Oh you say you are not an addict, well then that explains everything. 

I want to let people know first hand what it is like to be a person recovering from the horrors of addiction. That is why I write my blog. I am not writing my thesis. I am not speaking from years of college experience. No I do not have a bachelor’s or a masters degree. I am not versed in the lingo of the educated well rounded individuals who have spent countless hours in the classroom study up on the subject of addiction.

I have another kind of education.

I my friends have a PHD.

POSTHUMOUS. DESCRIPTION. / PAIN. HOMELESSNESS. DERELICTION  / PLENTY. HOMIES DEAD.

PLENTY HARD DRUGS.  (I could go on and on but back to the post)

I my friends was there. While you my friend was not.

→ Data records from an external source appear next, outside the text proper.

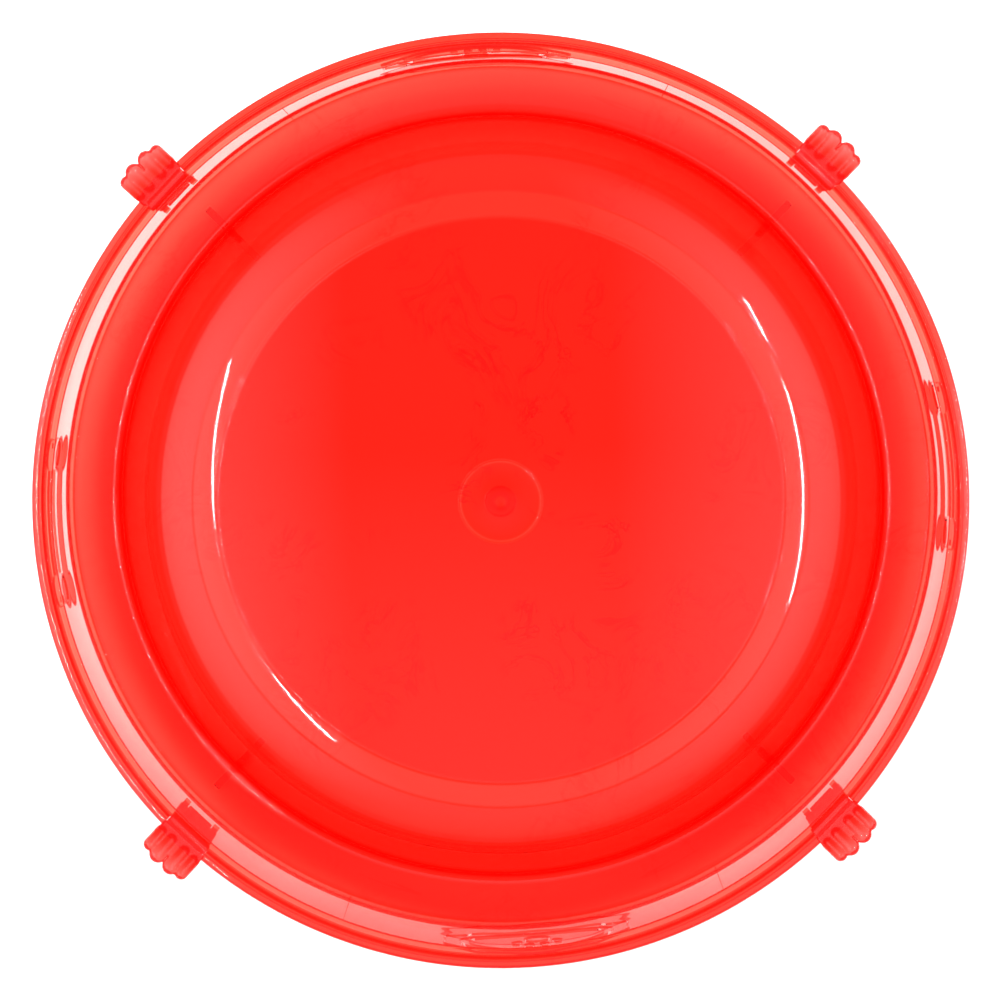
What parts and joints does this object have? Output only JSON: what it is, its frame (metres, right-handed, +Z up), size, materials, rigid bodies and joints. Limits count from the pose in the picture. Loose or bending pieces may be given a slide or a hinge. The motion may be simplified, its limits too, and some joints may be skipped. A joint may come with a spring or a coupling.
{
  "type": "pet cage base pan",
  "caption": "Round translucent base pan for a small pet cage, with a moat, a raised middle, a seat for the cage's top and hinged snap clips on its rim.",
  "frame": {"origin": "middle of the foot ring, on the surface that the pan stands on", "axes": "+Z up through the open top; the clips stand at 45 degrees to +X and +Y"},
  "size_m": [0.3, 0.3, 0.0548],
  "materials": {
    "pan_plastic": "translucent red, glossy",
    "clip_plastic": "translucent red, satin"
  },
  "bodies": {
    "pan": {"base_pan": "pan_plastic"},
    "clip_back_right_body": {"clip_back_right": "clip_plastic"},
    "clip_back_left_body": {"clip_back_left": "clip_plastic"},
    "clip_front_left_body": {"clip_front_left": "clip_plastic"},
    "clip_front_right_body": {"clip_front_right": "clip_plastic"}
  },
  "joints": [
    {"name": "clip_back_right_hinge", "type": "hinge", "parent": "pan", "child": "clip_back_right_body", "pos_m": [0.10438, 0.10438, 0.0135], "axis": [-0.7071, 0.7071, 0], "range_deg": [0, 85]},
    {"name": "clip_back_left_hinge", "type": "hinge", "parent": "pan", "child": "clip_back_left_body", "pos_m": [-0.10438, 0.10438, 0.0135], "axis": [-0.7071, -0.7071, 0], "range_deg": [0, 85]},
    {"name": "clip_front_left_hinge", "type": "hinge", "parent": "pan", "child": "clip_front_left_body", "pos_m": [-0.10438, -0.10438, 0.0135], "axis": [0.7071, -0.7071, 0], "range_deg": [0, 85]},
    {"name": "clip_front_right_hinge", "type": "hinge", "parent": "pan", "child": "clip_front_right_body", "pos_m": [0.10438, -0.10438, 0.0135], "axis": [0.7071, 0.7071, 0], "range_deg": [0, 85]}
  ]
}
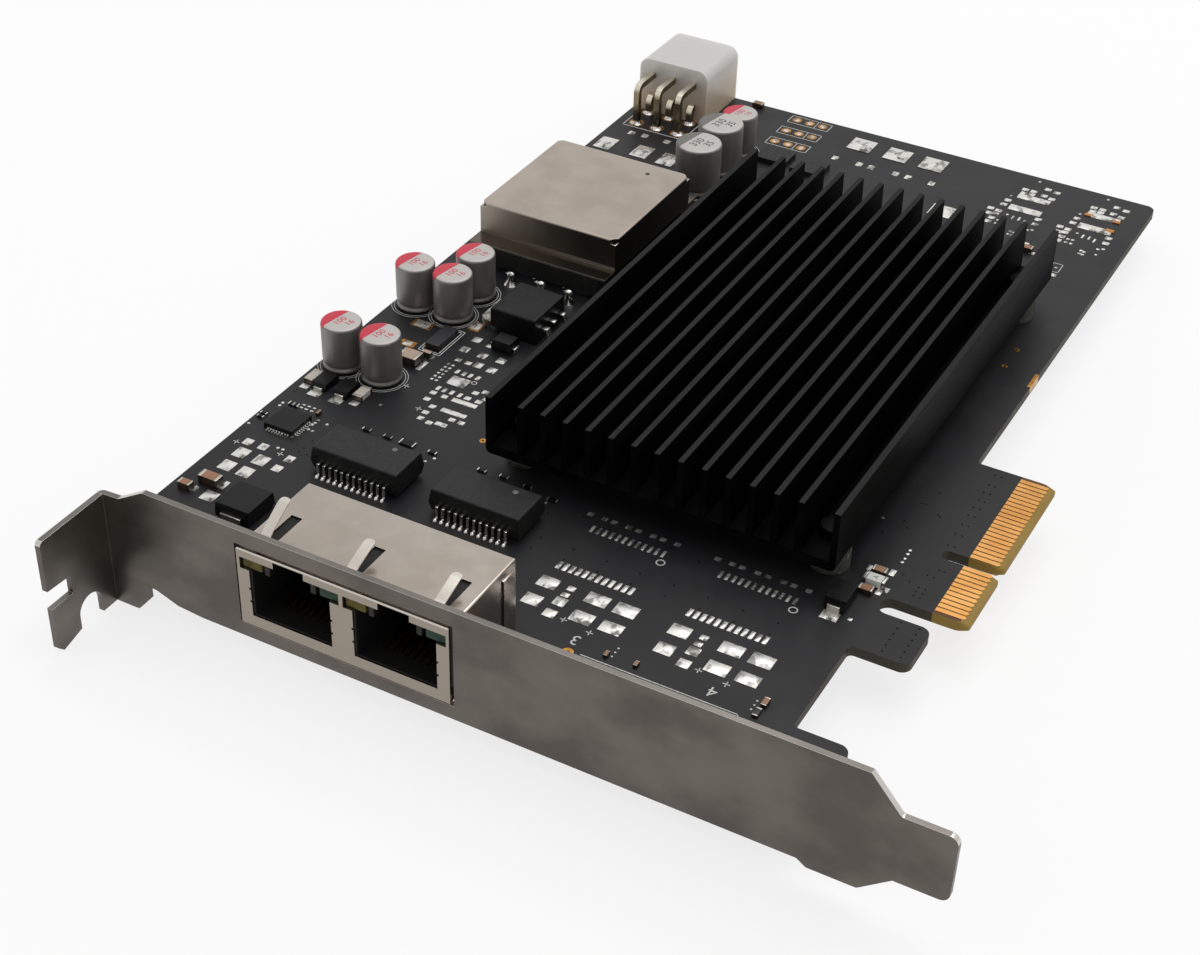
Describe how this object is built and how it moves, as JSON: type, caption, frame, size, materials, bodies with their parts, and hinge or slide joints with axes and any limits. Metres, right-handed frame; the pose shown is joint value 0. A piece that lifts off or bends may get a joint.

I know what addiction does to not only the person who is suffering but also what it does to the family members who also are suffering. I know what it is like to come to and even though you know you are barely alive to still want to use. To be sick and suffering and have no control over the desire, the uncontrollable urge to continue using. To pray for death because the pain you are going through is unbearable. To know that what you are doing is killing your family and inside be hurting but can’t live without getting another one. To not be able to feel for anyone anymore because you are caught up in the grips of addiction and feel that there is no way out.

I know what hopelessness, worthlessness and uselessness feels like first hand. I know what homelessness and despair feel like. I know what isolation and degradation feels like. Do you?

I know all about it. I lived it.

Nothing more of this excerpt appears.